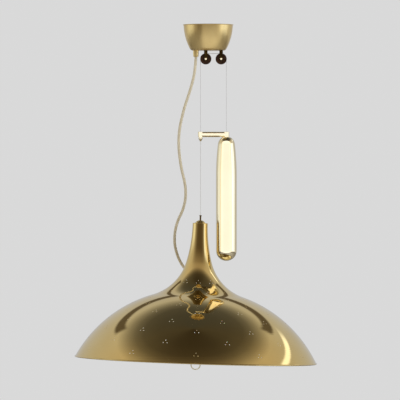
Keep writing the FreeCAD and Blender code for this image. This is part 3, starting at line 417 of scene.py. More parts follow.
# %% The cord's hole
GROMMET_AZIMUTH, GROMMET_TURN = 125, math.radians(30)
GROMMET_SLEEVE, GROMMET_GAP = 11, 0.2
grommet_place = on_wall(
    WAIST_CENTRE[0] - WAIST_RADIUS * math.cos(GROMMET_TURN),
    WAIST_CENTRE[1] - WAIST_RADIUS * math.sin(GROMMET_TURN), GROMMET_TURN, GROMMET_AZIMUTH)
cord_hole = cylinder(GROMMET_SLEEVE + GROMMET_GAP, PIN_LENGTH)
cord_hole.matrix_world = grommet_place
cut_away(shade, cord_hole)
print("faces with the cord's hole:", faces_of(shade))

# %% [markdown]
# A mirror shows every facet, and the thin faces that a cut leaves round each hole would bend
# the reflections. So every corner of the mesh gets the true direction of the arc that it lies
# on. Which skin a face belongs to also tells where the white inside begins.

# %% A true mirror


def outwards(point):
    """The way out of the shade's wall at a point of it, from the arc that it lies on."""
    across, up = math.hypot(point.x, point.y) / MM, point.z / MM
    centre, sign = DOME_CENTRE, -1
    if up > WAIST_END[1]:
        centre, sign = WAIST_CENTRE, 1
    if up > FLARE_END[1]:
        centre = flare_centre
    way = (Vector(centre) - Vector((across, up))).normalized() * sign
    around = Vector((point.x, point.y, 0)).normalized()
    return around * way.x + Vector((0, 0, way.y))


def skin_side(face):
    """1 on the outer skin, -1 on the inner one and 0 on edges, holes, the top and the bead."""
    middle = face.center
    across, up = math.hypot(middle.x, middle.y) / MM, middle.z / MM
    if up > FLARE_TOP or (Vector((across, up)) - bead_centre).length < BEAD_RADIUS + 0.1:
        return 0
    side = face.normal.dot(outwards(middle))
    return round(side) if abs(side) > 0.9 else 0


def true_normals(piece):
    mesh = piece.data
    directions = [Vector()] * len(mesh.loops)
    for face in mesh.polygons:
        side = skin_side(face)
        for corner in face.loop_indices if side else ():
            place = mesh.vertices[mesh.loops[corner].vertex_index].co
            directions[corner] = outwards(place) * side
    mesh.normals_split_custom_set(directions)


smooth(shade)
true_normals(shade)
for face in shade.data.polygons:
    face.material_index = 1 if skin_side(face) < 0 else 0
print("inner faces:", sum(face.material_index for face in shade.data.polygons))
dress(hang(shade), "shade", "polished_brass", "shade_shell")

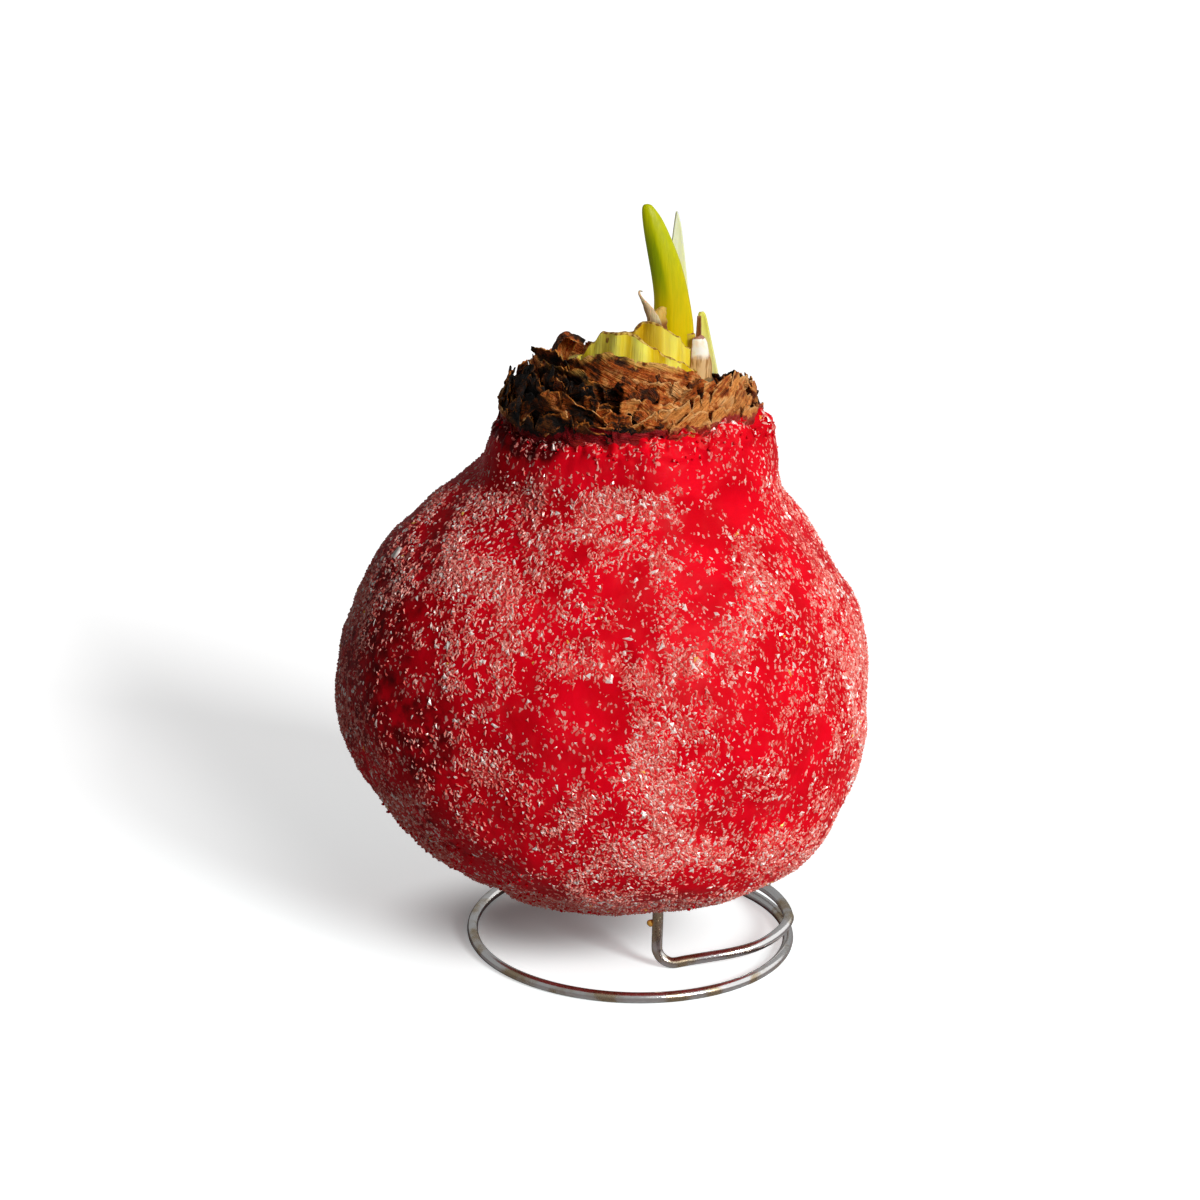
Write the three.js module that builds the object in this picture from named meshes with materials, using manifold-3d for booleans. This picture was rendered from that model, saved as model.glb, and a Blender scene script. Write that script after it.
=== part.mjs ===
// A waxed amaryllis bulb on a bent wire stand.
//
// Millimetres, +Z up. The origin lies on the table, under the middle of the bulb's belly.
// One wire makes the stand: a ring of a turn and a bit on the table, an arm that comes
// inwards and down, and a spike that stands in the bulb's base. The bulb fills its wax coat
// up to the neck, where dry skins are wrapped round it and cut scales and shoots grow out.

import * as THREE from 'three';
import { mergeVertices } from 'three/addons/utils/BufferGeometryUtils.js';
import Module from 'manifold-3d';

const solids = await Module();
solids.setup();

// Between neighbours that touch
const gap = 0.3;

// Wire stand
const wire = {
	radius: 1,
	sides: 12,
	ringRadius: 29.5, // to the middle of the wire
	ringCentre: [ 6.5, 6 ],
	turn: 402, // degrees, from the arm's end of the ring to the wire's free end
	step: 6, // degrees between sections of the ring
	levelFrom: 210, // beyond this angle the ring lies flat on the table
	rise: 3.17, // how far the arm's end of the ring climbs, to pass over the free end
	arm: [ // from the ring in to the bend, and down to the table
		[ 35, 2.9, 3.75 ], [ 33, - 0.5, 3.4 ], [ 30.6, - 3.2, 3.05 ], [ 28, - 4.9, 2.7 ],
		[ 24.9, - 6.1, 2.35 ], [ 21.6, - 6.9, 2 ], [ 18.4, - 7.5, 1.6 ], [ 16.2, - 7.9, 1.3 ]
	],
	bendRadius: 3.2,
	spike: [ 11.3, - 8.2 ],
	spikeTop: 28
};

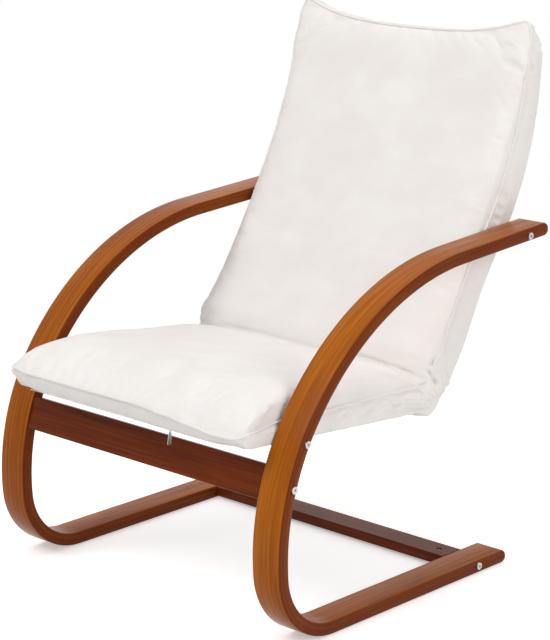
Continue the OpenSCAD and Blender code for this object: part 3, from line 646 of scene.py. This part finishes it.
def ring_grid(rings):
    """Points of all rings: the crowned top from -X to +X, the side, the underside, the side.

    The top's height is crown (1 - |u|^8)^(1/8), a superellipse that rolls over the seams; the
    underside is drawn up at its ends by |u|^8; the ears move a ring's ends along the path by
    |u|^3. Places across crowd towards the sides as u = 1 - (1 - |t|)^2.
    """
    low, high = rings[:, None, 0:2], rings[:, None, 2:4]
    half, crown, draw, ear = (rings[:, i, None] for i in (4, 5, 6, 7))
    span = high - low
    h = np.linalg.norm(span, axis=-1, keepdims=True)
    e = span / h
    side = np.stack([e[..., 1], -e[..., 0]], -1)
    t = np.linspace(-1, 1, ACROSS)
    u = (np.sign(t) * (1 - (1 - np.abs(t)) ** 2))[None]
    roll = (1 - np.abs(u) ** ROLL_POWER) ** (1 / ROLL_POWER)
    top_yz = high + e * (crown * roll)[..., None] \
        + side * (ear * np.abs(u) ** 3)[..., None]
    drawn = draw * np.where(u < 0, DRAW_LEFT, DRAW_RIGHT) * np.abs(u) ** 8
    low_yz = low + e * drawn[..., None] + side * (ear * np.abs(u) ** 3)[..., None]
    middle = low + e * np.minimum(h * 0.62, FRAME_RISE) + side * ear[..., None]
    drawn_in = e * np.minimum(draw[..., None], h * 0.3)
    top = np.concatenate([(u * (half - SEAM_IN))[..., None], top_yz], -1)
    right = np.concatenate([half[..., None], middle + DRAW_RIGHT * 0.5 * drawn_in], -1)
    bottom = np.concatenate([(u * half)[..., None], low_yz], -1)[:, ::-1]
    left = np.concatenate([-half[..., None], middle + DRAW_LEFT * 0.5 * drawn_in], -1)
    grid = np.concatenate([top, right, bottom, left], 1)
    return rounded_corners(dipped_corner(sagging_front(grid)))


RINGS = cushion_rings(0.0)
print("rings of the cushion:", len(RINGS))

# %% [markdown]
# ## Filling the cushion
# A sewn cover never lies perfectly smooth: the cloth is a little larger than the padding, and it
# buckles where a seam holds it. So the cushion is remeshed into even quads, and Blender's cloth
# blows it up gently while its seams, its crease and the places where bolts clamp it stay put.


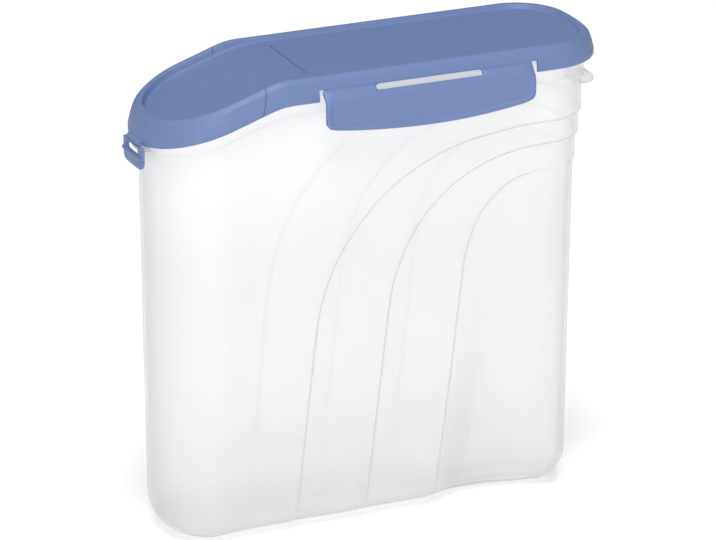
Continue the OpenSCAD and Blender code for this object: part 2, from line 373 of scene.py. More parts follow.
· · · ·
## Work instructions
Show every line of the listing in which the string "with" can be found.

## The reply
print("faces with the cord's hole:", faces_of(shade))
Write the three.js module that builds the object in this picture from named meshes with materials, using manifold-3d for booleans. This picture was rendered from that model, saved as model.glb, and a Blender scene script. Write that script after it.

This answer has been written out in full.